If you want his signature Hamptons noir: The Poisoned Rose → The Bone Orchard → The Gin Palace
If you want a connected town-sized thriller arc: The Darkest Place → The Water's Edge → Voyeur
If you want spy suspense with a bruised hero: The Temporary Agent → The Rogue Agent → The Shadow Agent
If you want stand-alone suspense first: The Cottage → Avenged → The Betrayer
Author bio
Daniel Judson grew up in Watertown, Connecticut, the youngest of five in a big extended family. He has said that leaving home for Southampton at 17 was a defining moment, first as a student, then as part of the year-round working class on the East End. That stretch of life stayed with him, and the Hamptons became the emotional ground for much of his fiction.
The Hamptons never look postcard-perfect in his books.
Judson attended Southampton College, and later Vermont College, but his path into print was slow and stubborn. Before his first published novel, he spent years doing ordinary jobs, including tending bar, dishwashing, clerking, and even gravedigging, while writing during the day. He once said he spent 18 years trying to get published, and that the first novel to make it into print was actually the tenth one he had written.
That long apprenticeship shows up in the work. His novels move fast, but they are packed with people who feel used up, boxed in, or one bad break from disaster.

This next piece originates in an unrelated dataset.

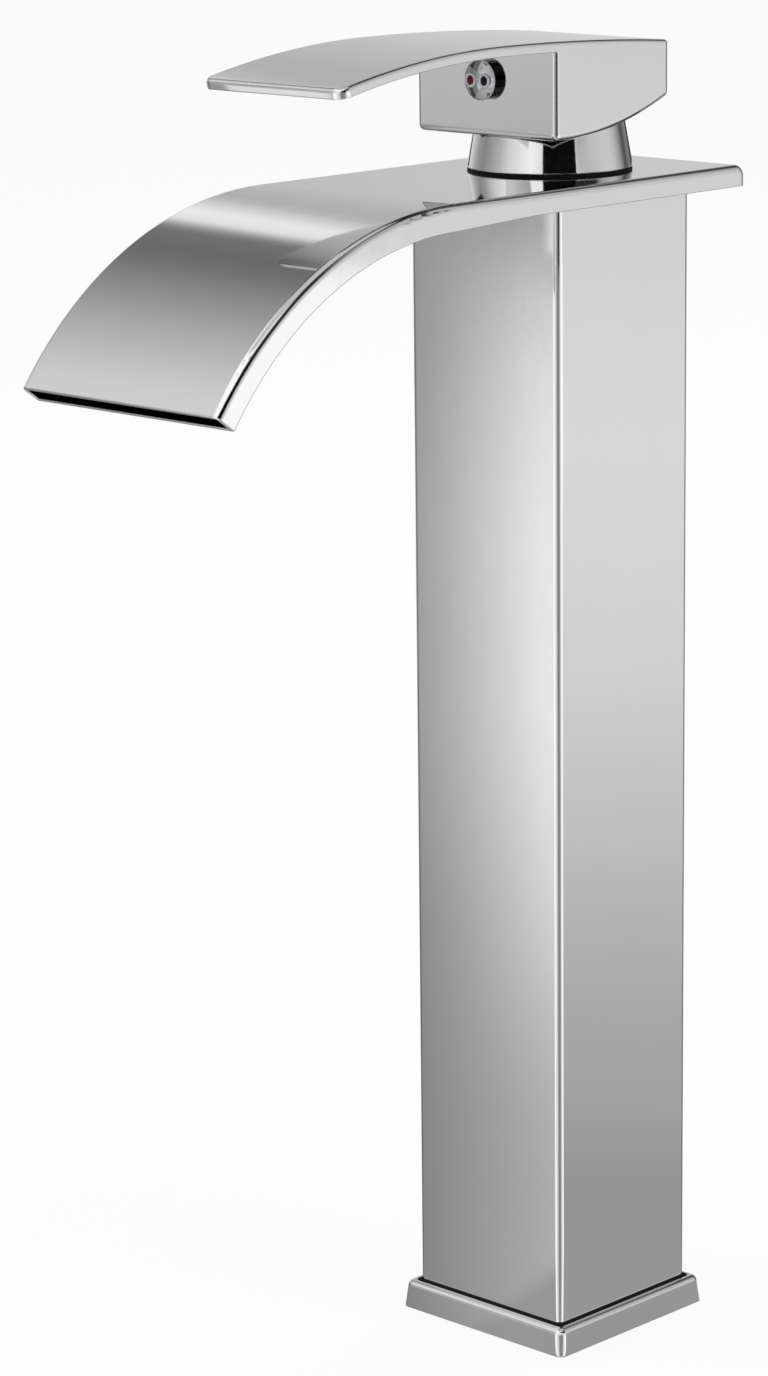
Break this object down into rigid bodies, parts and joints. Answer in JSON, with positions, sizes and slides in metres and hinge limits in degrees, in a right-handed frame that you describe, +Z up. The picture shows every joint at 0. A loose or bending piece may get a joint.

He writes a lot about class, too, especially the uneasy line between rich summer people and the locals who keep a place running once the season is over.
His breakthrough came with The Bone Orchard and The Poisoned Rose, books that introduced Declan Mac MacManus and the rougher, off-season side of Southampton. The Poisoned Rose won the Shamus Award, and Judson later became a four-time finalist. Readers who stay with these books usually come for the tension, but they also tend to like the bruised atmosphere, the sharp sense of place, and the heroes who keep moving even when they are clearly outmatched.
Then came The Darkest Place, The Water's Edge, and Voyeur, which widen his Southampton canvas. These books move through cold beaches, back roads, bars, police politics, and family secrets, and they treat the town almost like a living thing. Even when the plots get bigger, the feeling stays local and personal.
He can shift gears, too.
Standalone books such as The Violet Hour, Avenged, The Betrayer, and The Cottage show how flexible he is with suspense. The setup may change, from auto garages to hidden families to domestic terror, but the pressure points stay familiar. He is interested in grief, guilt, old loyalties, and the moment when a person realizes a quiet life is no longer possible.
Judson has also spoken pretty openly about the rougher side of a writing life. After early success, he went through a period when publishing doors closed and he had to fight his way back into print. That experience clearly fed the themes that keep surfacing in his books, loss, reinvention, and the hard work of getting a second chance.
A lifelong Connecticut resident, he now lives in the Connecticut Valley with his fiancée and their rescued cats. He has been described as a former gravedigger, a one-time drifter, and a Son of the American Revolution, which feels about right for a writer drawn to history, hard luck, and the shadows under respectable places.